WRITTEN INSTRUCTION: Your task is to output all the records below, word for word.
** BEGIN **
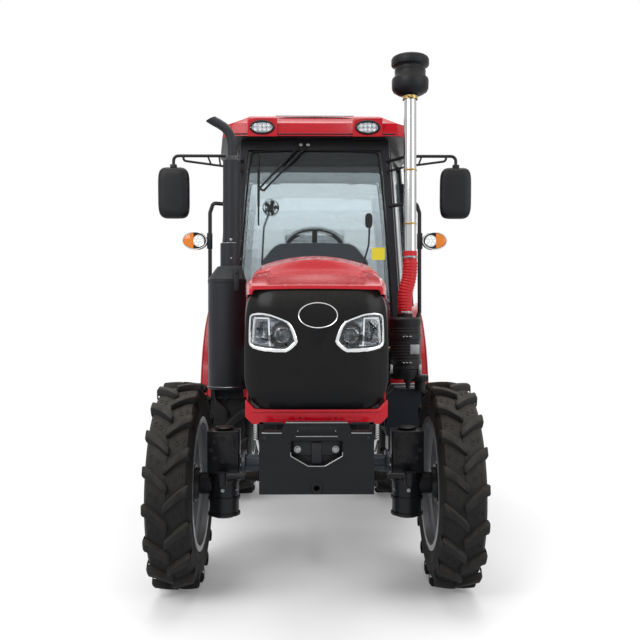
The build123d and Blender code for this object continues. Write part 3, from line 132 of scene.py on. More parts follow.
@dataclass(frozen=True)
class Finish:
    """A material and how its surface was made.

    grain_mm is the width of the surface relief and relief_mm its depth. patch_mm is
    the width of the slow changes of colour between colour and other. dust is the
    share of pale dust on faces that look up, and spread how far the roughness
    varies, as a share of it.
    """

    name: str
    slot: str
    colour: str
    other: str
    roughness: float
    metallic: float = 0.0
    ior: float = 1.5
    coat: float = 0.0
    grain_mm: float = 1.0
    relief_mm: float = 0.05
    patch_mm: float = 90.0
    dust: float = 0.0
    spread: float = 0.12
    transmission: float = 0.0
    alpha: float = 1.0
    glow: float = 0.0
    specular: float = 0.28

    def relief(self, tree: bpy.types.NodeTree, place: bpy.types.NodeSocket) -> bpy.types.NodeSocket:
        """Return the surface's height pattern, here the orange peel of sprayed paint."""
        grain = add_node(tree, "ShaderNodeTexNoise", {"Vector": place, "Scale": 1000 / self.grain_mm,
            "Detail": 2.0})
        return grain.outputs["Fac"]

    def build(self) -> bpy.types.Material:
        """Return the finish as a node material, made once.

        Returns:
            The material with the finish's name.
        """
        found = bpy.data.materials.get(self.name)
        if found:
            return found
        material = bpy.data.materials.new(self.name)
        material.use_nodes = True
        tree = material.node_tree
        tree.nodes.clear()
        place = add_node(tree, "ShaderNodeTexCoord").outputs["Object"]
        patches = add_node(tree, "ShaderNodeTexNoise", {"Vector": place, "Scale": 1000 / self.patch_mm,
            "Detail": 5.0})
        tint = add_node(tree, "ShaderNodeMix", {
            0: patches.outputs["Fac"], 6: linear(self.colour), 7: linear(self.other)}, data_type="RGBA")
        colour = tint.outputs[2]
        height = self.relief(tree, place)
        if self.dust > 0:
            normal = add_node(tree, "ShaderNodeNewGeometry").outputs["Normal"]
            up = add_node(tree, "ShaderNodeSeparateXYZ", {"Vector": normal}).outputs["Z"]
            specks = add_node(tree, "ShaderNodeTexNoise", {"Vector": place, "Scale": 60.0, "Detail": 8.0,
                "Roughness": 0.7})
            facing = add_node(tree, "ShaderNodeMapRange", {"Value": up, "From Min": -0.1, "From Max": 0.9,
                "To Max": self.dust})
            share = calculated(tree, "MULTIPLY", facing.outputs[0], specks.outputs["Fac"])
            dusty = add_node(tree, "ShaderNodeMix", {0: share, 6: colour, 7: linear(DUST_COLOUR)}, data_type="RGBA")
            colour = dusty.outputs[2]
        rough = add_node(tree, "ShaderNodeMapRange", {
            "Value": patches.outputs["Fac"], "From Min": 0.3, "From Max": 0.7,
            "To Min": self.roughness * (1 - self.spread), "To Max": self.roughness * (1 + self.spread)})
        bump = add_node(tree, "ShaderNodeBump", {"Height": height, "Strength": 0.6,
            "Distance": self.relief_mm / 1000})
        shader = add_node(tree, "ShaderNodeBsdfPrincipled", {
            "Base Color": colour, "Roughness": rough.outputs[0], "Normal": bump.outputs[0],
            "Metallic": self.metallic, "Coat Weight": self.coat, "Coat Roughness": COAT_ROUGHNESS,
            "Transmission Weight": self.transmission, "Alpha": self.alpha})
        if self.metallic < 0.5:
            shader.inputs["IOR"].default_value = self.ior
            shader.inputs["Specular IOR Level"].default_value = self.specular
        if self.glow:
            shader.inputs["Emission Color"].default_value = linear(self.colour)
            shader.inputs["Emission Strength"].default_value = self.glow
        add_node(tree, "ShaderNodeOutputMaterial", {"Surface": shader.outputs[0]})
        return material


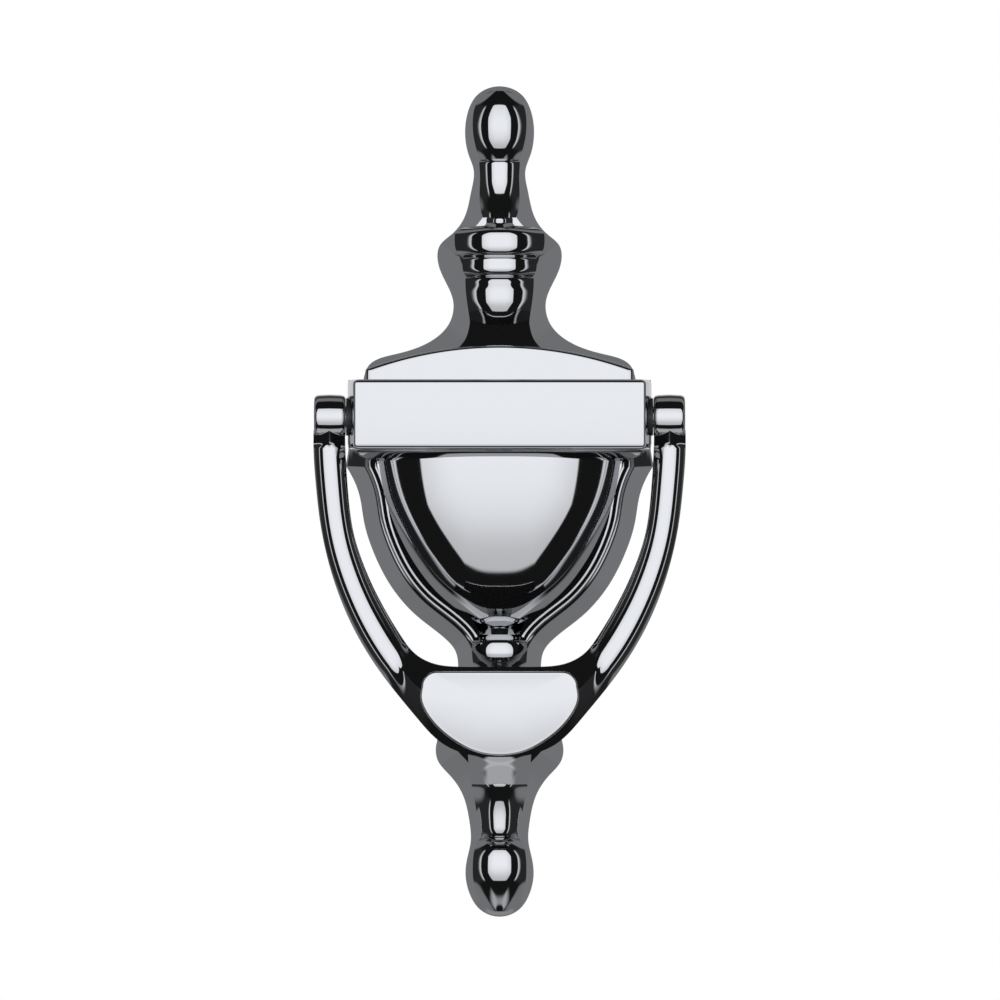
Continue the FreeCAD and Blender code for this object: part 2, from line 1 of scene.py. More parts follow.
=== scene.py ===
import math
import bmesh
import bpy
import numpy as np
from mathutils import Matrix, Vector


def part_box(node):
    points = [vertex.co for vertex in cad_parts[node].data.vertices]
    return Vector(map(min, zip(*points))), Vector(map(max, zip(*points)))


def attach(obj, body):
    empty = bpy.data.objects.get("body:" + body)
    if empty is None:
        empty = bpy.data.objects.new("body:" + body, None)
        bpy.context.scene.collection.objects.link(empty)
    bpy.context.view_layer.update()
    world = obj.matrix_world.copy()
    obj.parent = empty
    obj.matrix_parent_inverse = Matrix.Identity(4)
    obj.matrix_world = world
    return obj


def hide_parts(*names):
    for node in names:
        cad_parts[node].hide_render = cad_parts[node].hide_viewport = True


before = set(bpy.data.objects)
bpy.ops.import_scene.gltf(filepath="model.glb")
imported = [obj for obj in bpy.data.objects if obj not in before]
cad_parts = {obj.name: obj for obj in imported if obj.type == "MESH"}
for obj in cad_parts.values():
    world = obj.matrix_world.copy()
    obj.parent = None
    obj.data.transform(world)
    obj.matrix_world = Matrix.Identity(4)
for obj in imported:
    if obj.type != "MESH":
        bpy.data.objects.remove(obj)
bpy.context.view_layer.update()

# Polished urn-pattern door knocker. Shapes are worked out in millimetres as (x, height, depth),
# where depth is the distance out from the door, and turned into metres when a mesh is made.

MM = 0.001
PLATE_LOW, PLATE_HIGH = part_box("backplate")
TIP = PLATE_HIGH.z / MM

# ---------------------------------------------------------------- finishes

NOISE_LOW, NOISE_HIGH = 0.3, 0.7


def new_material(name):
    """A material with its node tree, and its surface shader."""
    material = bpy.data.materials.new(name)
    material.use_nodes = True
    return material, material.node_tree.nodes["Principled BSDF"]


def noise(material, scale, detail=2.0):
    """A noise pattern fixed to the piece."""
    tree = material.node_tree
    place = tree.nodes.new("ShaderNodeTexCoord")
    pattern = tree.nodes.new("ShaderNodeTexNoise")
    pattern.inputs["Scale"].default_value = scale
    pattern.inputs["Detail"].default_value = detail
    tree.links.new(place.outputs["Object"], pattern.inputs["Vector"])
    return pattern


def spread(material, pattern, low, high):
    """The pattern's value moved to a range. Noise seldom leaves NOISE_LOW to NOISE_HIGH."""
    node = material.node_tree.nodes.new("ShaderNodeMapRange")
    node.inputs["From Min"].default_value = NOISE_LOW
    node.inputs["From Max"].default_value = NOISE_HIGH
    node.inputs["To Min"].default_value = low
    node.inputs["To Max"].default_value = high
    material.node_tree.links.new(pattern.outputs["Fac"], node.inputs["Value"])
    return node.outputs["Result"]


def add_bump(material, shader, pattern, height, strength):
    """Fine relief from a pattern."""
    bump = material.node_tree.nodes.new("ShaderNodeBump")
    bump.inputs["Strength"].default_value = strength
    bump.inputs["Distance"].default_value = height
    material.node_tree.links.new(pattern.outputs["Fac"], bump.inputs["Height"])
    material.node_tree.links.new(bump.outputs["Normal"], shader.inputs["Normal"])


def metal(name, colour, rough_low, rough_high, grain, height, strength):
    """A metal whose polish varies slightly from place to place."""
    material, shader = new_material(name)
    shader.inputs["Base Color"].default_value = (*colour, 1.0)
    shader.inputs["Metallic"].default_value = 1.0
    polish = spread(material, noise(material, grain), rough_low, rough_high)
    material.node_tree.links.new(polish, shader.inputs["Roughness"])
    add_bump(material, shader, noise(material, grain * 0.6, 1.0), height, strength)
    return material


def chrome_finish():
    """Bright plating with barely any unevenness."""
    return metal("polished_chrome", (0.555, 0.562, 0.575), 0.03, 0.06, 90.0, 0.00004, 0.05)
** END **
RIGHT ANSWER:
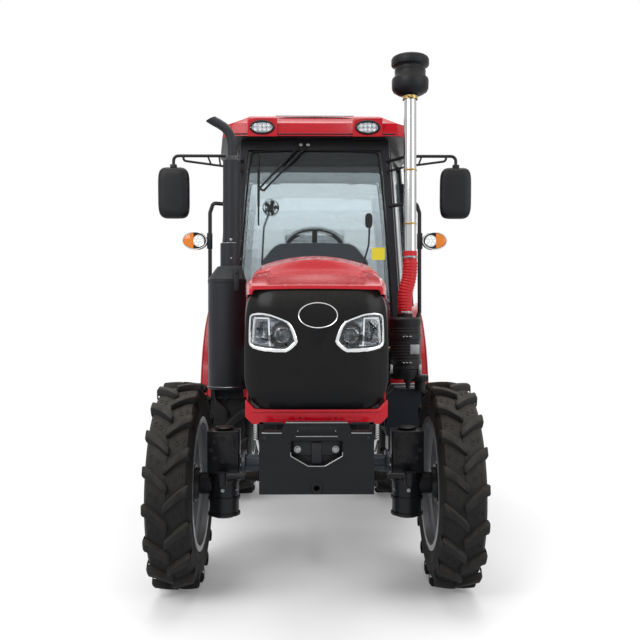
The build123d and Blender code for this object continues. Write part 3, from line 132 of scene.py on. More parts follow.
@dataclass(frozen=True)
class Finish:
    """A material and how its surface was made.

    grain_mm is the width of the surface relief and relief_mm its depth. patch_mm is
    the width of the slow changes of colour between colour and other. dust is the
    share of pale dust on faces that look up, and spread how far the roughness
    varies, as a share of it.
    """

    name: str
    slot: str
    colour: str
    other: str
    roughness: float
    metallic: float = 0.0
    ior: float = 1.5
    coat: float = 0.0
    grain_mm: float = 1.0
    relief_mm: float = 0.05
    patch_mm: float = 90.0
    dust: float = 0.0
    spread: float = 0.12
    transmission: float = 0.0
    alpha: float = 1.0
    glow: float = 0.0
    specular: float = 0.28

    def relief(self, tree: bpy.types.NodeTree, place: bpy.types.NodeSocket) -> bpy.types.NodeSocket:
        """Return the surface's height pattern, here the orange peel of sprayed paint."""
        grain = add_node(tree, "ShaderNodeTexNoise", {"Vector": place, "Scale": 1000 / self.grain_mm,
            "Detail": 2.0})
        return grain.outputs["Fac"]

    def build(self) -> bpy.types.Material:
        """Return the finish as a node material, made once.

        Returns:
            The material with the finish's name.
        """
        found = bpy.data.materials.get(self.name)
        if found:
            return found
        material = bpy.data.materials.new(self.name)
        material.use_nodes = True
        tree = material.node_tree
        tree.nodes.clear()
        place = add_node(tree, "ShaderNodeTexCoord").outputs["Object"]
        patches = add_node(tree, "ShaderNodeTexNoise", {"Vector": place, "Scale": 1000 / self.patch_mm,
            "Detail": 5.0})
        tint = add_node(tree, "ShaderNodeMix", {
            0: patches.outputs["Fac"], 6: linear(self.colour), 7: linear(self.other)}, data_type="RGBA")
        colour = tint.outputs[2]
        height = self.relief(tree, place)
        if self.dust > 0:
            normal = add_node(tree, "ShaderNodeNewGeometry").outputs["Normal"]
            up = add_node(tree, "ShaderNodeSeparateXYZ", {"Vector": normal}).outputs["Z"]
            specks = add_node(tree, "ShaderNodeTexNoise", {"Vector": place, "Scale": 60.0, "Detail": 8.0,
                "Roughness": 0.7})
            facing = add_node(tree, "ShaderNodeMapRange", {"Value": up, "From Min": -0.1, "From Max": 0.9,
                "To Max": self.dust})
            share = calculated(tree, "MULTIPLY", facing.outputs[0], specks.outputs["Fac"])
            dusty = add_node(tree, "ShaderNodeMix", {0: share, 6: colour, 7: linear(DUST_COLOUR)}, data_type="RGBA")
            colour = dusty.outputs[2]
        rough = add_node(tree, "ShaderNodeMapRange", {
            "Value": patches.outputs["Fac"], "From Min": 0.3, "From Max": 0.7,
            "To Min": self.roughness * (1 - self.spread), "To Max": self.roughness * (1 + self.spread)})
        bump = add_node(tree, "ShaderNodeBump", {"Height": height, "Strength": 0.6,
            "Distance": self.relief_mm / 1000})
        shader = add_node(tree, "ShaderNodeBsdfPrincipled", {
            "Base Color": colour, "Roughness": rough.outputs[0], "Normal": bump.outputs[0],
            "Metallic": self.metallic, "Coat Weight": self.coat, "Coat Roughness": COAT_ROUGHNESS,
            "Transmission Weight": self.transmission, "Alpha": self.alpha})
        if self.metallic < 0.5:
            shader.inputs["IOR"].default_value = self.ior
            shader.inputs["Specular IOR Level"].default_value = self.specular
        if self.glow:
            shader.inputs["Emission Color"].default_value = linear(self.colour)
            shader.inputs["Emission Strength"].default_value = self.glow
        add_node(tree, "ShaderNodeOutputMaterial", {"Surface": shader.outputs[0]})
        return material


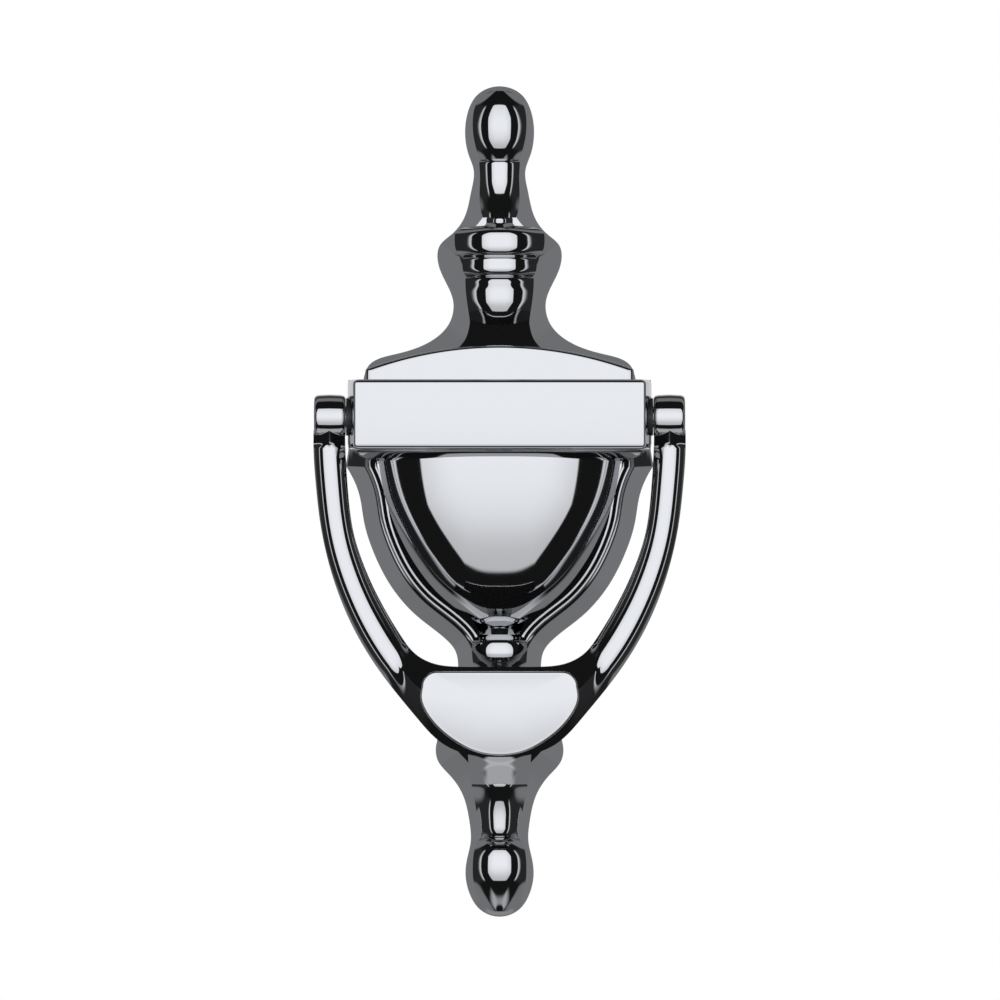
Continue the FreeCAD and Blender code for this object: part 2, from line 1 of scene.py. More parts follow.
=== scene.py ===
import math
import bmesh
import bpy
import numpy as np
from mathutils import Matrix, Vector


def part_box(node):
    points = [vertex.co for vertex in cad_parts[node].data.vertices]
    return Vector(map(min, zip(*points))), Vector(map(max, zip(*points)))


def attach(obj, body):
    empty = bpy.data.objects.get("body:" + body)
    if empty is None:
        empty = bpy.data.objects.new("body:" + body, None)
        bpy.context.scene.collection.objects.link(empty)
    bpy.context.view_layer.update()
    world = obj.matrix_world.copy()
    obj.parent = empty
    obj.matrix_parent_inverse = Matrix.Identity(4)
    obj.matrix_world = world
    return obj


def hide_parts(*names):
    for node in names:
        cad_parts[node].hide_render = cad_parts[node].hide_viewport = True


before = set(bpy.data.objects)
bpy.ops.import_scene.gltf(filepath="model.glb")
imported = [obj for obj in bpy.data.objects if obj not in before]
cad_parts = {obj.name: obj for obj in imported if obj.type == "MESH"}
for obj in cad_parts.values():
    world = obj.matrix_world.copy()
    obj.parent = None
    obj.data.transform(world)
    obj.matrix_world = Matrix.Identity(4)
for obj in imported:
    if obj.type != "MESH":
        bpy.data.objects.remove(obj)
bpy.context.view_layer.update()

# Polished urn-pattern door knocker. Shapes are worked out in millimetres as (x, height, depth),
# where depth is the distance out from the door, and turned into metres when a mesh is made.

MM = 0.001
PLATE_LOW, PLATE_HIGH = part_box("backplate")
TIP = PLATE_HIGH.z / MM

# ---------------------------------------------------------------- finishes

NOISE_LOW, NOISE_HIGH = 0.3, 0.7


def new_material(name):
    """A material with its node tree, and its surface shader."""
    material = bpy.data.materials.new(name)
    material.use_nodes = True
    return material, material.node_tree.nodes["Principled BSDF"]


def noise(material, scale, detail=2.0):
    """A noise pattern fixed to the piece."""
    tree = material.node_tree
    place = tree.nodes.new("ShaderNodeTexCoord")
    pattern = tree.nodes.new("ShaderNodeTexNoise")
    pattern.inputs["Scale"].default_value = scale
    pattern.inputs["Detail"].default_value = detail
    tree.links.new(place.outputs["Object"], pattern.inputs["Vector"])
    return pattern


def spread(material, pattern, low, high):
    """The pattern's value moved to a range. Noise seldom leaves NOISE_LOW to NOISE_HIGH."""
    node = material.node_tree.nodes.new("ShaderNodeMapRange")
    node.inputs["From Min"].default_value = NOISE_LOW
    node.inputs["From Max"].default_value = NOISE_HIGH
    node.inputs["To Min"].default_value = low
    node.inputs["To Max"].default_value = high
    material.node_tree.links.new(pattern.outputs["Fac"], node.inputs["Value"])
    return node.outputs["Result"]


def add_bump(material, shader, pattern, height, strength):
    """Fine relief from a pattern."""
    bump = material.node_tree.nodes.new("ShaderNodeBump")
    bump.inputs["Strength"].default_value = strength
    bump.inputs["Distance"].default_value = height
    material.node_tree.links.new(pattern.outputs["Fac"], bump.inputs["Height"])
    material.node_tree.links.new(bump.outputs["Normal"], shader.inputs["Normal"])


def metal(name, colour, rough_low, rough_high, grain, height, strength):
    """A metal whose polish varies slightly from place to place."""
    material, shader = new_material(name)
    shader.inputs["Base Color"].default_value = (*colour, 1.0)
    shader.inputs["Metallic"].default_value = 1.0
    polish = spread(material, noise(material, grain), rough_low, rough_high)
    material.node_tree.links.new(polish, shader.inputs["Roughness"])
    add_bump(material, shader, noise(material, grain * 0.6, 1.0), height, strength)
    return material


def chrome_finish():
    """Bright plating with barely any unevenness."""
    return metal("polished_chrome", (0.555, 0.562, 0.575), 0.03, 0.06, 90.0, 0.00004, 0.05)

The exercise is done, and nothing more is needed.